Três leitores indagam-me sobre a desativada equipe de corridas TA LENTOS e as causas de seu desaparecimento. Longe de ser uma equipe como tantas, organizada oficialmente, com treinos semanais e programação, a TA LENTOS reunia cerca de 10 amigos, a grande maioria descendente de japoneses, para encontros em corridas determinadas, entre elas as provas de revezamento da Ayrton Senna (Autódromo de Interlagos) e a do Pão de Açucar (Ibirapuera). Congraçamento. alegria contagiante e a permanência na arena durante toda a competição de revezamento que para nós, oito corredores, suplantava bem as quatro horas de duração. O meu ingresso deu-se em 2008. Após sessões de quimioterapia a que me submeti para tratar de um câncer que quase me levou aos anjinhos, continuei e continuo, hoje com visitas periódicas, a frequentar o consultório da mesma médica que me acompanha desde 2004, a competente hematologista e hemoterapeuta, Drª Ana Rita Burgos Manhani. Como chefe da enfermagem da clínica em que trabalhava a Drª Ana Rita, a enfermeira Cristina Ito, ao saber que passara a correr em 2008, convidou-me a ingressar na TA LENTOS. Foram anos muito felizes participando de corridas em São Paulo, Mogi das Cruzes e Osasco. Com o desligamento de alguns, a TA LENTOS perdeu o sentido, mas não o vínculo amistoso, pois constantemente encontro três corredores da equipe, o casal Américo-Regina Umeda e André Shigueo nas muitas corridas de rua existentes. Shigueo até hoje prestigia a TA LENTOS ao vestir a camisa da equipe com desenho jocoso realizado por Luca Vitali.

Outros leitores escrevem para que opine esporadicamente sobre política. Fi-lo pouquíssimas vezes. Há incontáveis articulistas e radialistas que tratam do tema de maneira competente. Contudo, segmento expressivo entre eles que, graças à carga repetitiva do discuso com nítida orientação, é detectado facilmente pelo leitor ou ouvinte atento. Quando percebo o “ranço” partidário, passo ao largo. Creio, todavia, que a corrupção endêmica, acentuada de maneira estratosférica no Brasil neste século, verdadeiro saque aos cofres públicos, terá uma diminuição sensível com os novos governantes, mas estará longe de desaparecer, pois enraizada nessa relação espúria político-empresário.

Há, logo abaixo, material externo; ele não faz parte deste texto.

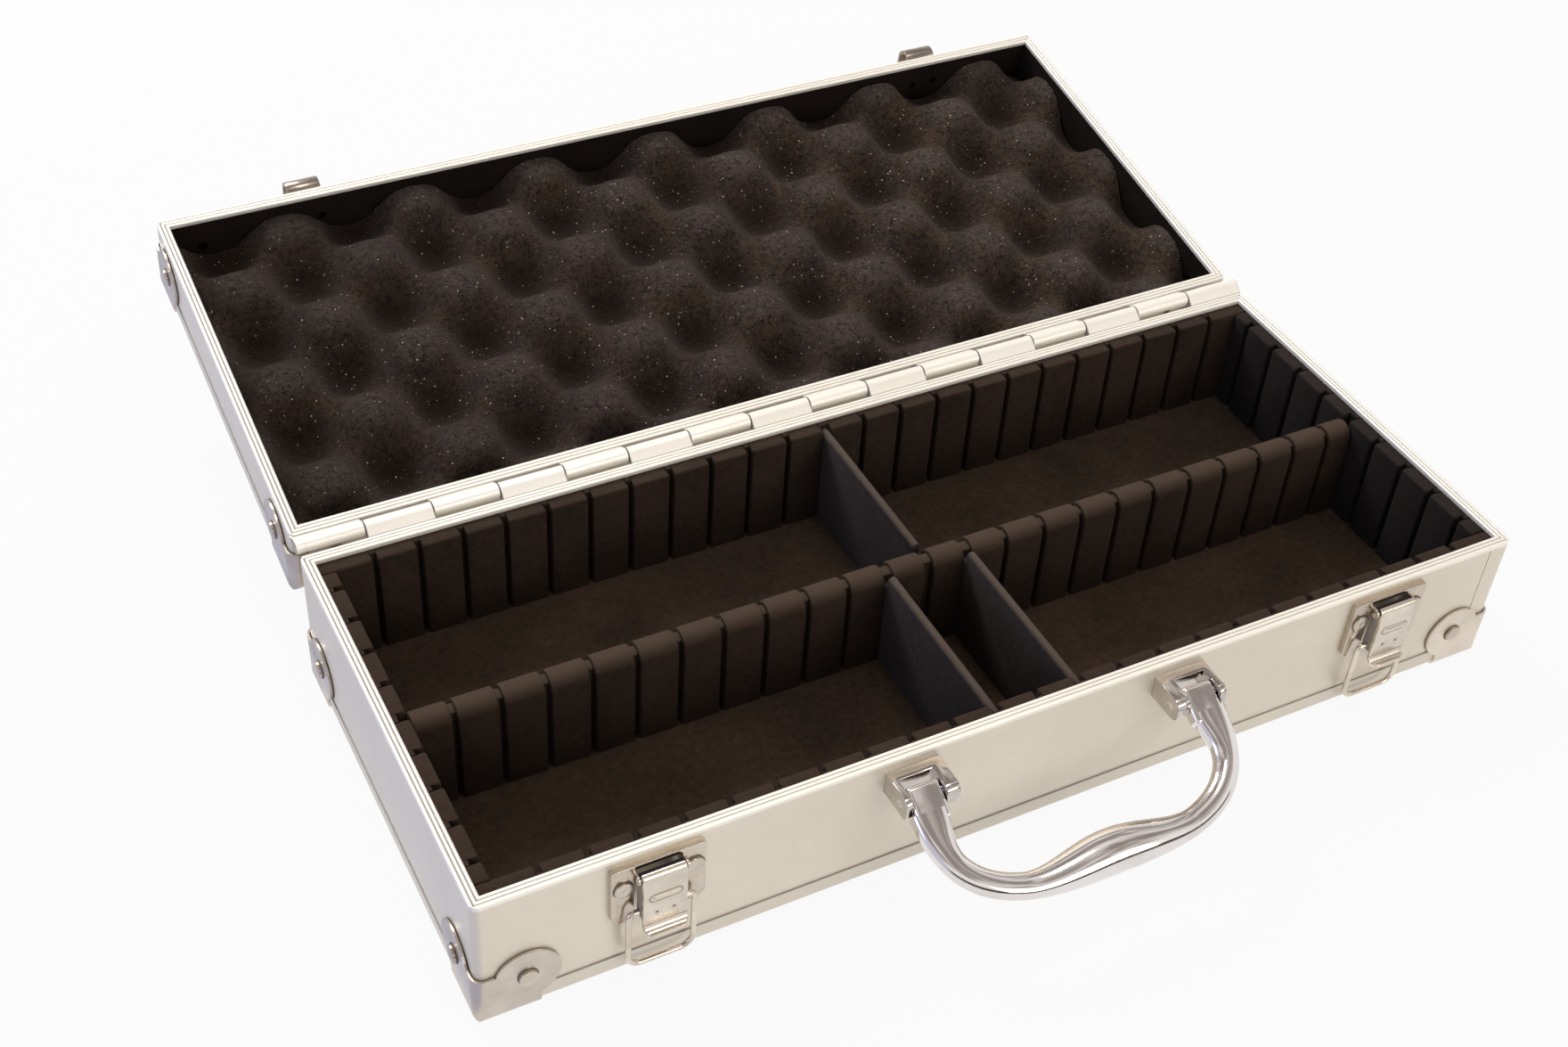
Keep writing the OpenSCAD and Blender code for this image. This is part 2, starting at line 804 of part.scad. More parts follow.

Sob outro aspecto, o povo, razão essencial de uma nação, basicamente não mais crê em nossa Justiça. Triste fato.

Por fim, as mensagens estimulantes apenas acentuam a vontade de continuar a escrever, uma de minhas grandes alegrias. Desvinculado de quaisquer interesses relacionados a patrocínios, felizmente nunca buscados, o que me possibilita a total independência, prossigo aos 80 anos escrevendo com o mesmo prazer que me levava a redigir artigos para o jornal do Liceu Pasteur, “O Arauto”, na longínqua juventude, quando em bancos escolares. E os textos continuarão a fluir, assim espero.

In this post I reply to questions  frequently posed by readers: my musical engagements, reading choices, trips, recordings, races and even my political opinions. The messages received are a stimulus to go on writing, something I do with the same enthusiasm of the time I was a student at Liceu Pasteur and a “columnist” of “O Arauto”, the school newspaper.